En 1981 llevó su arte a La República Dominicana, invi­tado por los asturianos de allí y con El Corri Corri de Cabra­les, grupo al que asistió durante treinta años, se pre­sentó en Lorient (Bretaña) en el Festival Internacional de Música Céltica.

Fue además un gaitero renovador, porque aparte de las piezas clásicas (Xota del Cuera, Xota de Peñamellera, La Neña tá nel monte, Xota de Cabrales, Pericote, Lo Mudau, Chalaneru, Romande de Santa Clara, Los Trepeletrés de Oceño … y de todo el Can­cionero Religioso) no tuvo reparo en incorporar variedad de melodías modernas en su puntero, sometidas al ritmo de los tiempos (agarraos, pasodobles, boleros y valses ). Para amoldarse a tales aires se vio obligado a utilizar el requinto de la gaita, como parte de la extensión ordina­ria del mismo puntero, sin descuidar enrevesados mane­jos de octavas agudas.

Su estampa como la de los más grandes: roncón derecho y empinado, sopla sin inflar los papos, tapa el asiento del roncón, para ayudar a cam­biar el payón y comienza y acaba con floreos de recorrido alterno hasta dar el sol con atrevimiento.

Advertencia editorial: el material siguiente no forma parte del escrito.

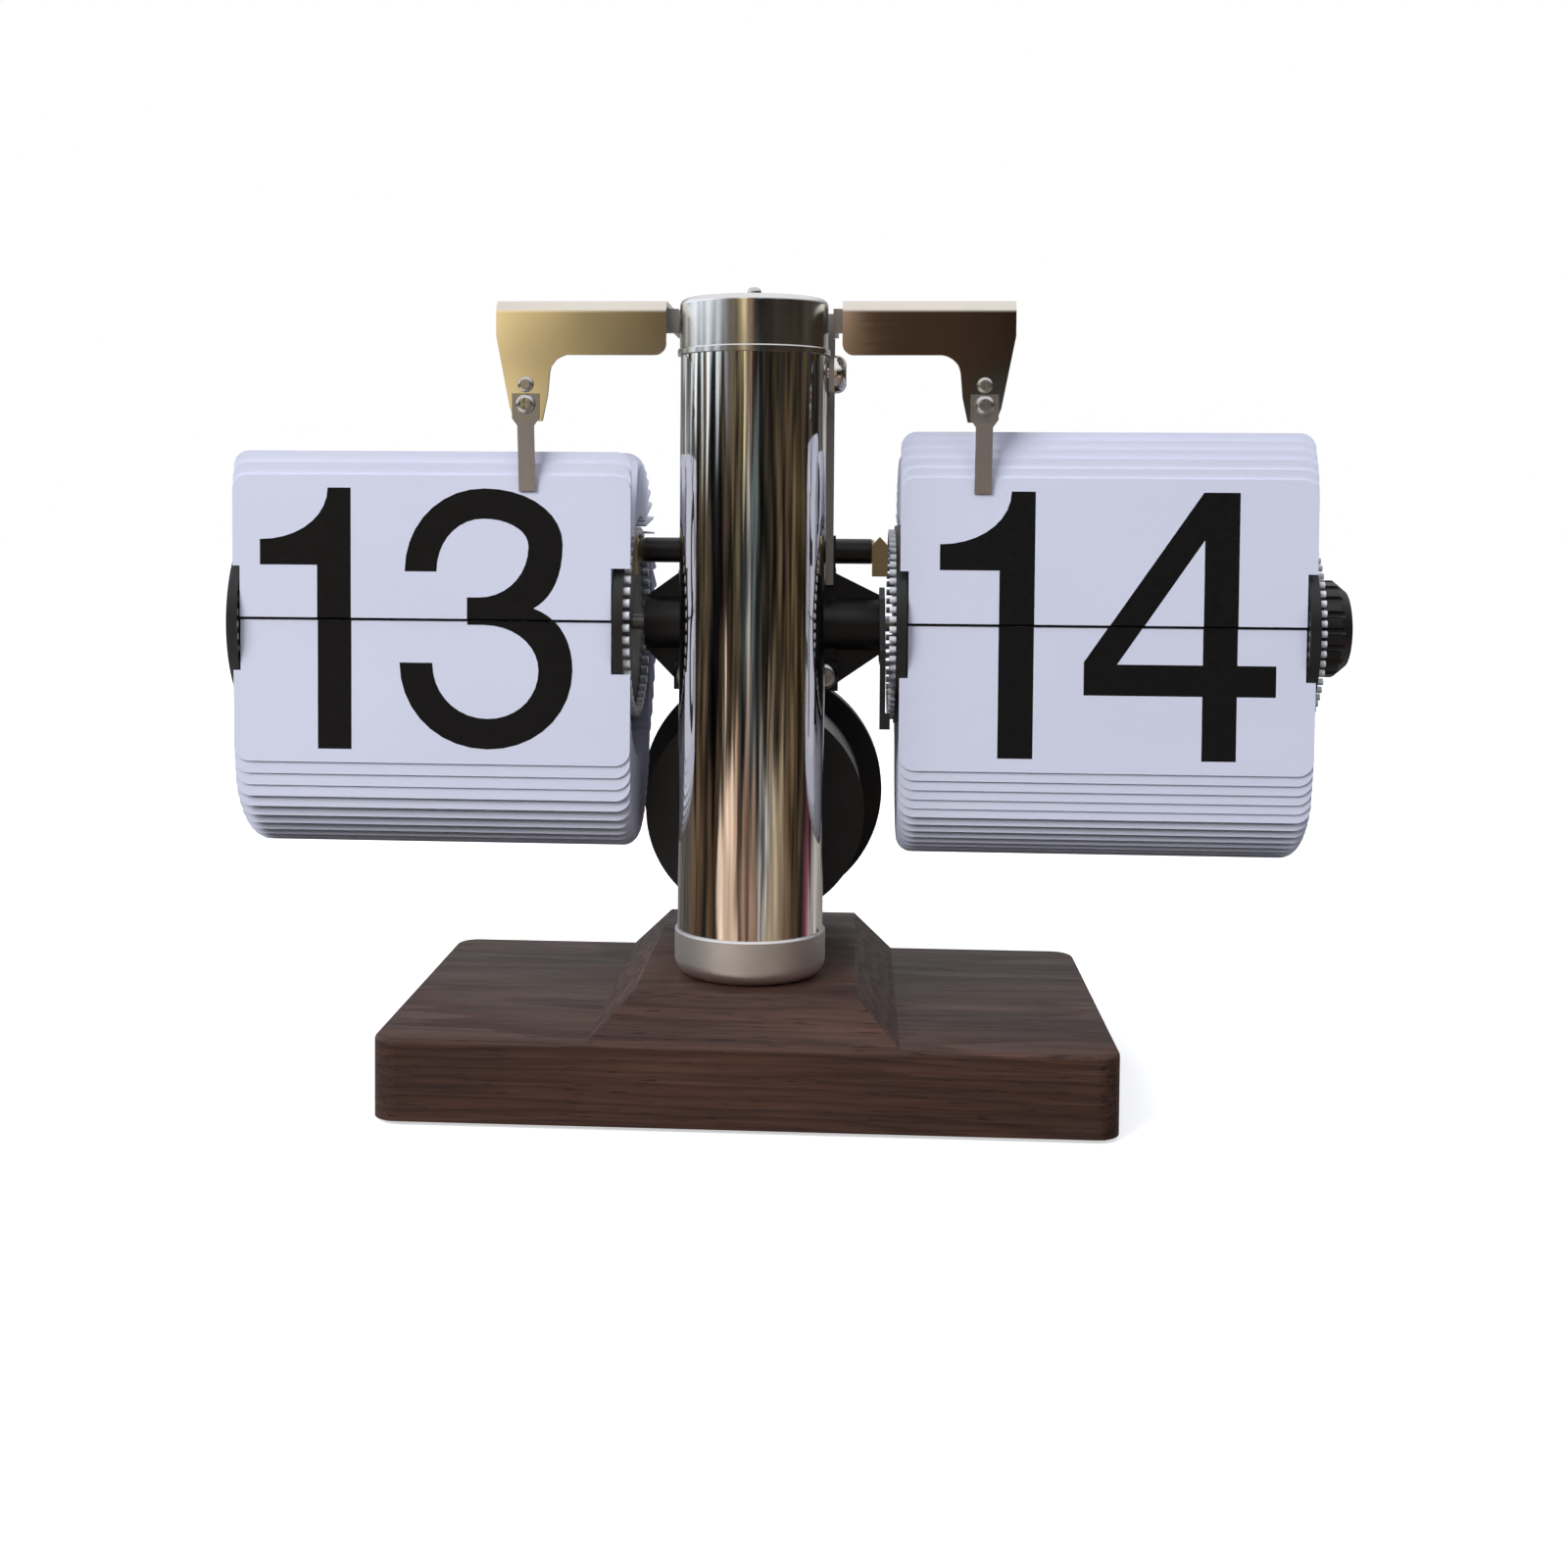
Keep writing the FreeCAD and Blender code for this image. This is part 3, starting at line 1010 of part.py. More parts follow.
def check_document():
    doc.recompute()
    for item in doc.Objects:
        if "Invalid" in item.State or "Error" in item.State:
            raise RuntimeError("%s did not compute" % item.Label)
    for piece in parts:
        shape = piece.Shape
        if shape.isNull() or not shape.isValid() or not shape.Solids:
            raise RuntimeError("%s has no valid shape" % piece.Label)


def write_parts():
    os.makedirs("parts", exist_ok=True)
    for piece in parts:
        piece.Shape.exportStep("parts/%s.step" % piece.Label)
        print("%-20s %2d solids %10.1f mm3" % (piece.Label, len(piece.Shape.Solids),
                                              piece.Shape.Volume))
    print(len(parts), "sub-parts")


make_base()
make_column()
make_top_cap()
make_arms()
make_spine()
make_frame()
make_click_springs()
make_drums()
make_cards("hour", -1, d.hour_card_inner, d.hour_card_outer, d.hour_cards, standing=2)
make_cards("minute", 1, d.minute_card_inner, d.minute_card_outer, d.minute_cards, standing=5)
make_drive()
make_motor()
check_document()
write_parts()
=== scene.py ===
"""Looks of the flip number clock: materials, printed numerals, studio and camera."""
import json
import math

import bmesh
import bpy
from mathutils import Matrix, Vector
from mathutils.geometry import tessellate_polygon


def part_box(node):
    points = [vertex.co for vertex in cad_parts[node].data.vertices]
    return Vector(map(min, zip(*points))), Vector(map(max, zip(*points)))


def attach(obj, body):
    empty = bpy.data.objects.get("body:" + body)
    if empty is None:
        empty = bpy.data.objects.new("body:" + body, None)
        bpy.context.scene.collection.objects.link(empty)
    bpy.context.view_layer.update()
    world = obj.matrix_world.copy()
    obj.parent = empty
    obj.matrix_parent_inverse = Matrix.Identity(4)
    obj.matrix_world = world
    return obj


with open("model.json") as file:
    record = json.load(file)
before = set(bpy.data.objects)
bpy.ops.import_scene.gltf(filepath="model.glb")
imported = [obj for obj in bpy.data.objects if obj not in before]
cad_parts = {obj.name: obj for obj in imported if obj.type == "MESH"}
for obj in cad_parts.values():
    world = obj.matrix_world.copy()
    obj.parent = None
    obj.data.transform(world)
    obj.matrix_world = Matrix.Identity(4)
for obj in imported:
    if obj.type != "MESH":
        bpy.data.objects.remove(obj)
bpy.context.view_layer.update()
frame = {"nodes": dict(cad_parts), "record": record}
MM = 0.001


# ---------------------------------------------------------------- shader helpers

class NodeTree:
    """Shader nodes under construction, shared by the materials and the world."""

    def __init__(self, tree):
        self.nodes = tree.nodes
        self.links = tree.links

    def noise(self, place, detail=3.0, roughness=0.55, distortion=0.0, scale=1.0):
        node = self.nodes.new("ShaderNodeTexNoise")
        self.links.new(place, node.inputs["Vector"])
        for socket, value in (("Scale", scale), ("Detail", detail), ("Roughness", roughness),
                              ("Distortion", distortion)):
            node.inputs[socket].default_value = value
        return node.outputs["Fac"]

    def ramp(self, value, *stops):
        """Maps a value to greys or colours given as (position, grey or colour)."""
        node = self.nodes.new("ShaderNodeValToRGB")
        elements = node.color_ramp.elements
        while len(elements) < len(stops):
            elements.new(0.5)
        for element, (position, color) in zip(elements, stops):
            element.position = position
            element.color = (*color, 1) if isinstance(color, tuple) else (color, color, color, 1)
        self.links.new(value, node.inputs["Fac"])
        return node.outputs["Color"]

    def span(self, value, low, high, start=0.3, end=0.7):
        """Maps start to end, by default the middle of a noise, onto low to high."""
        node = self.nodes.new("ShaderNodeMapRange")
        for socket, number in (("From Min", start), ("From Max", end), ("To Min", low), ("To Max", high)):
            node.inputs[socket].default_value = number
        self.links.new(value, node.inputs["Value"])
        return node.outputs["Result"]

    def math(self, operation, a, b=0.0):
        node = self.nodes.new("ShaderNodeMath")
        node.operation = operation
        for index, value in enumerate((a, b)):
            if isinstance(value, bpy.types.NodeSocket):
                self.links.new(value, node.inputs[index])
            else:
                node.inputs[index].default_value = value
        return node.outputs[0]

    def mix(self, factor, a, b, blend="MIX"):
        node = self.nodes.new("ShaderNodeMix")
        node.data_type = "RGBA"
        node.blend_type = blend
        for index, value in ((0, factor), (6, a), (7, b)):
            if isinstance(value, bpy.types.NodeSocket):
                self.links.new(value, node.inputs[index])
            elif isinstance(value, tuple):
                node.inputs[index].default_value = (*value, 1)
            else:
                node.inputs[index].default_value = value
        return node.outputs[2]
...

Pero sobre todo aquel que lloró soledades, como El Gai­tero de Gijón, sin abandonar los xíringüelos, supo tales amarguras el 13 de marzo de 1992, al despedirse de Mari­quina en el cementerio del pueblo. Allí quedaba la musa dormida con la sonrisa de la paz, que supo modelar a aquel artista desprendido y noble. Nunca apretó, como aquel día, el fuelle de tercio­pelo contra su pecho dolori­do, al llegar a la soledad de su casa.

En Abándames había deja­do a Nel, colega de afanes musicales, otra tarde tam­bién. Tras hinchar el fuelle entre los tapiales del cemen­terio, logra Pancho acongojar a la gaita, que parecía expre­sar los lamentos de este saber popular en peligro, si los hijos de Peñamellera no lo reme­dian. Preciosa salmodia de responso ancestral, que reme­mora la solemnidad de aque­llos reyes pastores de las páginas santas.

No es momento de hacerse preguntas …

Dejemos hoy, 30 de abril de 2000, que Pancho vuelva la espalda y enfile calleja arriba, encarando el Cuera, a paso de tres por ocho y aire lento: desde el Aliso al Rubena se pone un nudo en la cultura del Valle.